The Roles of the Passive Owner and Active Owner
One of the most critical aspects of succession planning is addressing the roles of active versus passive owners. Active owners are deeply involved in the day-to-day operations and decision-making processes of the business. Passive owners, on the other hand, may hold equity but are not actively engaged in the business’s management. A buy-sell agreement ensures a seamless transfer of ownership, allowing the business to continue operating smoothly regardless of who is at the helm. Without clarity in the roles of active and passive owners, businesses face potential internal conflicts.
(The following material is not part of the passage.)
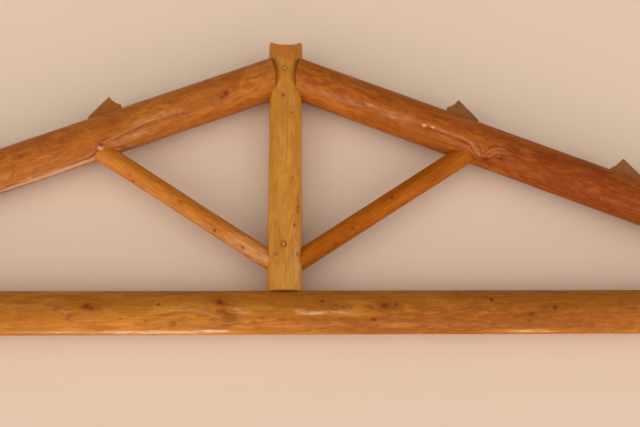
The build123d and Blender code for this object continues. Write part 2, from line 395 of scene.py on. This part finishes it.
def varnished_wood(
    name, radii, length, seed, early, late, deep, painted_sheen_colour, pith,
    figure=5.0, curl=1.0, mottled=0.55, ringed=0.55, gloss=1.0
):
    """Varnished softwood: early and late wood, a deep colour for stains and painted shade, a pale colour
    for painted sheen and highlights, and the knots' pith.
    """
    material = bpy.data.materials.new(name)
    material.use_nodes = True
    tree = material.node_tree
    shader = tree.nodes["Principled BSDF"]
    grown = node(tree, "ShaderNodeGroup", node_tree=growth)
    grown.inputs["Start Radius"].default_value = radii[0]
    grown.inputs["End Radius"].default_value = radii[1]
    grown.inputs["Length"].default_value = length
    grown.inputs["Seed"].default_value = seed
    grown.inputs["Figure"].default_value = figure
    grown.inputs["Curl"].default_value = curl
    out = grown.outputs
    cloud = maths(tree, "MULTIPLY", painted(tree, "knot_spread"), 0.30)
    ring_depth = ramp(tree, out["Cut"], 0.0, 1.0, ringed, 0.85)
    colour = blend(tree, maths(tree, "MULTIPLY", out["Latewood"], ring_depth), early, late)
    colour = blend(tree, maths(tree, "MULTIPLY", out["Mottle"], mottled), colour, deep)
    colour = blend(tree, maths(tree, "MULTIPLY", out["Tone"], mottled), colour, late)
    colour = blend(tree, cloud, colour, deep)
    lines = maths(tree, "MULTIPLY_ADD", out["Streak"], 0.16, 0.92)
    lines = maths(tree, "MULTIPLY", lines, maths(tree, "MULTIPLY_ADD", out["Fibre"], 0.14, 0.93))
    lines = maths(tree, "MULTIPLY", lines, maths(tree, "MULTIPLY_ADD", out["Fleck"], -0.16, 1.0))
    shade = node(tree, "ShaderNodeCombineColor", (lines, lines, lines)).outputs[0]
    colour = blend(tree, 1.0, colour, shade, "MULTIPLY")
    # Positive marks darken towards the deep colour, as stains and as painted shade; negative marks and
    # ridge crests paint the pale sheen colour as a painted highlight and raise the coat.
    stain_and_painted_light = maths(tree, "MULTIPLY", painted(tree, "stain_and_painted_light"), out["Ragged"])
    sheen = maths(tree, "MAXIMUM", ramp(tree, stain_and_painted_light, 0.0, -1.0), painted(tree, "crest_highlight"))
    colour = blend(tree, ramp(tree, stain_and_painted_light, 0.0, 1.0), colour, deep)
    colour = blend(tree, sheen, colour, painted_sheen_colour)
    knot_tone = ramp(tree, painted(tree, "knot_tone"), -0.25, 0.35)
    heart = blend(tree, knot_tone, pith, early)
    colour = blend(tree, ramp(tree, out["Knot"], 0.25, 0.80, 0.0, 0.85), colour, heart)
    dark_rim = maths(tree, "MULTIPLY_ADD", knot_tone, 0.65, 0.15)
    colour = blend(tree, maths(tree, "MULTIPLY", out["Knot Rim"], dark_rim), colour, pith)
    # Ridge creases, drying checks and end splits are painted dark towards the pith colour as their
    # shade.
    gap_shade = maths(tree, "MAXIMUM", painted(tree, "crease_shade"), out["Split"])
    colour = blend(tree, maths(tree, "MULTIPLY", gap_shade, 0.85), colour, pith)
    tree.links.new(colour, shader.inputs["Base Color"])
    tree.links.new(ramp(tree, out["Fibre"], 0.0, 1.0, 0.42, 0.54), shader.inputs["Roughness"])
    shine = maths(tree, "MULTIPLY_ADD", out["Mottle"], -0.08 * gloss, 0.13 * gloss)
    shine = maths(tree, "MULTIPLY_ADD", sheen, 0.22, shine)
    shine = maths(tree, "MULTIPLY", shine, ramp(tree, out["Cut"], 0.0, 1.0, 1.0, 0.4))
    shine = maths(tree, "MULTIPLY", shine, ramp(tree, out["Knot"], 0.2, 0.7, 1.0, 0.2))
    tree.links.new(shine, shader.inputs["Coat Weight"])
    shader.inputs["Coat Roughness"].default_value = 0.30
    shader.inputs["Specular IOR Level"].default_value = 0.12 * gloss
    bump = node(tree, "ShaderNodeBump", {"Height": out["Height"]})
    bump.inputs["Strength"].default_value = 0.30
    bump.inputs["Distance"].default_value = 0.0012
    tree.links.new(bump.outputs[0], shader.inputs["Normal"])
    return material


def heel_corner(side):
    """Where a chord's square end meets the low corner of its notch."""
    x = side * heel_step
    return x, tie_radius_at(x) - heel_step_depth


def heel_end_station(side):
    """How far down its axis from the apex a chord runs."""
    x, height = heel_corner(side)
    return abs(x) * math.cos(chord_slope) + (apex_height - height) * math.sin(chord_slope)


def on_chord(side, station, offset):
    """A point beside a chord's axis: down the slope from the apex and square out from it."""
    along = Vector((side * math.cos(chord_slope), -math.sin(chord_slope), 0))
    out = Vector((side * math.sin(chord_slope), math.cos(chord_slope), 0))
    return on_truss(0, apex_height) + station * along + offset * out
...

The Importance of Business Valuation
A legitimate valuation is central to any buy-sell agreement. It ensures that the business’ worth is objectively determined and acceptable to all parties involved before any transfer of power occurs. Proper valuation methods, such as market-based, income-based, or asset-based approaches, provide transparency and fairness, reducing the risk of disputes during ownership transitions. You should always periodically review your valuation. Avoid outdated valuations, as they can lead to disagreements or inequitable outcomes if triggered by a death, disability, or other buyout event.

What is a Buy-Sell Agreement?
A buy-sell agreement is a legally binding contract that governs the transfer of ownership if a triggering event, like the ones we’ve been talking about, occurs. This agreement basically makes sure that when an ownership transition happens, there’s no funny business.

Money Matters Phil Shetsen Approaches to Transfer of Shares
When ownership changes, so do the ownership of a company’s shares. Buy-sell agreements can be structured in various ways to handle the redemption of shares, including:
1. Entity redemption: The business itself buys back the shares of the departing or deceased owner.
2. Cross-purchase: Remaining owners individually purchase the shares of the departing or deceased owner.
3. Hybrid approach: Combines elements of both entity redemption and cross-purchase methods, allowing flexibility based on the situation.

Funding a Buy-Sell Agreement
A buy-sell agreement is only as strong as its funding, so how do you go about doing such a thing? Some common methods include:
1. Loans: The business or remaining owners take a loan to buy out the departing owner’s shares.
2. Sinking fund: The business sets aside funds over time to prepare for a buyout.
3. Installment sale: Payments are made to the departing owner or their estate over time.
4. Life insurance: Policies are taken out to fund buyouts in the event of death or disability.

The Recommended Strategies
It can be an uncomfortable topic to discuss, but life insurance is often the most reliable and cost-effective way to fund a buy-sell agreement. There are two ways to go about this:

❱ Entity stock redemption: The business owns the life insurance policy on each owner. When an owner dies, the business uses the policy’s proceeds to buy back their shares.

❱ Cross-purchase: Each owner holds life insurance policies on the others. When an owner dies, the remaining owners use the proceeds to buy out the decedent’s shares.

Addressing Disability in Succession Planning
While much attention is given to what happens when an owner passes away, planning for disability is equally critical. A disabled owner may be unable to fulfill their duties but could still hold equity in the business. A buy-sell agreement outlines how to handle this situation.

Without these guardrails in place, your business may face financial uncertainty and internal disputes that frankly can get ugly. Disability provisions should be paired with funding mechanisms to ensure your business can afford the transition without undue financial strain.

Connelly v. United States
To really hammer home this point, I want to cite a famous (or infamous) case that outlines the importance of many of the things I’ve spoken about so far.

In the case of Connelly v. United States, the court ruled that life insurance proceeds funding a buy-sell agreement were not fully exempt from estate tax if the deceased owner had an ownership interest in the policy.

As a family-run enterprise where the business owners were related, this ruling underscores the need for meticulous planning to avoid unintended tax liabilities. Unrelated owners also need to ensure their agreements clearly delineate ownership and beneficiary arrangements to minimize disputes like these. Consider working with an experienced advisor to help navigate these unnecessary, and potentially costly, situations.

Conclusion
We covered a lot in this first part, but there is much more to discuss. For now, consider a buy-sell agreement as an indispensable component of your business succession plan. By addressing critical issues such as valuation, funding, and ownership roles, these agreements provide stability and clarity during turbulent times.